- Challenge -
Each entry below is to be duplicated verbatim.

Rows from an object dataset:
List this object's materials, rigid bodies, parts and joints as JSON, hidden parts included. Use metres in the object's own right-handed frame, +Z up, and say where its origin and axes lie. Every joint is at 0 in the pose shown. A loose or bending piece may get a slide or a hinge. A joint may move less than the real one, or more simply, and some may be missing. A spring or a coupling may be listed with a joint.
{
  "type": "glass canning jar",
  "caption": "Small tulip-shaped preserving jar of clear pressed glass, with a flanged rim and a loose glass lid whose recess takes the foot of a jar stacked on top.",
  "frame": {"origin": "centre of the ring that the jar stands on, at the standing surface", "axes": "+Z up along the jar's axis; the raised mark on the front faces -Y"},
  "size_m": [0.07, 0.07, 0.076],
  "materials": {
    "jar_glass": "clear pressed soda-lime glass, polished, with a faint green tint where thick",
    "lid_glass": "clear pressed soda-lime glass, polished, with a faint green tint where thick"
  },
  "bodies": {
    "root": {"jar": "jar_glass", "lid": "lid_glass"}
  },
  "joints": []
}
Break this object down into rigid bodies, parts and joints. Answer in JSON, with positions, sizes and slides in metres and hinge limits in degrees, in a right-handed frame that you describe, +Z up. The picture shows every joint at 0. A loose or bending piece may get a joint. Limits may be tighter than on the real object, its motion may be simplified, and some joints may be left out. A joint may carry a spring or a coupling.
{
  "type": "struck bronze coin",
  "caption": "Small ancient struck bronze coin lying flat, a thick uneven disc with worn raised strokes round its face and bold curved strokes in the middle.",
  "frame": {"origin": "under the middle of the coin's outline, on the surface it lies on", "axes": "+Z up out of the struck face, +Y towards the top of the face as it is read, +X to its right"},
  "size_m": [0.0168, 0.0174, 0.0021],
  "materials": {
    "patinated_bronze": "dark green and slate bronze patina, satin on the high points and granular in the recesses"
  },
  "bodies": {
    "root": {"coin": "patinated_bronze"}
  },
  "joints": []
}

- Full response -
List this object's materials, rigid bodies, parts and joints as JSON, hidden parts included. Use metres in the object's own right-handed frame, +Z up, and say where its origin and axes lie. Every joint is at 0 in the pose shown. A loose or bending piece may get a slide or a hinge. A joint may move less than the real one, or more simply, and some may be missing. A spring or a coupling may be listed with a joint.
{
  "type": "glass canning jar",
  "caption": "Small tulip-shaped preserving jar of clear pressed glass, with a flanged rim and a loose glass lid whose recess takes the foot of a jar stacked on top.",
  "frame": {"origin": "centre of the ring that the jar stands on, at the standing surface", "axes": "+Z up along the jar's axis; the raised mark on the front faces -Y"},
  "size_m": [0.07, 0.07, 0.076],
  "materials": {
    "jar_glass": "clear pressed soda-lime glass, polished, with a faint green tint where thick",
    "lid_glass": "clear pressed soda-lime glass, polished, with a faint green tint where thick"
  },
  "bodies": {
    "root": {"jar": "jar_glass", "lid": "lid_glass"}
  },
  "joints": []
}
Break this object down into rigid bodies, parts and joints. Answer in JSON, with positions, sizes and slides in metres and hinge limits in degrees, in a right-handed frame that you describe, +Z up. The picture shows every joint at 0. A loose or bending piece may get a joint. Limits may be tighter than on the real object, its motion may be simplified, and some joints may be left out. A joint may carry a spring or a coupling.
{
  "type": "struck bronze coin",
  "caption": "Small ancient struck bronze coin lying flat, a thick uneven disc with worn raised strokes round its face and bold curved strokes in the middle.",
  "frame": {"origin": "under the middle of the coin's outline, on the surface it lies on", "axes": "+Z up out of the struck face, +Y towards the top of the face as it is read, +X to its right"},
  "size_m": [0.0168, 0.0174, 0.0021],
  "materials": {
    "patinated_bronze": "dark green and slate bronze patina, satin on the high points and granular in the recesses"
  },
  "bodies": {
    "root": {"coin": "patinated_bronze"}
  },
  "joints": []
}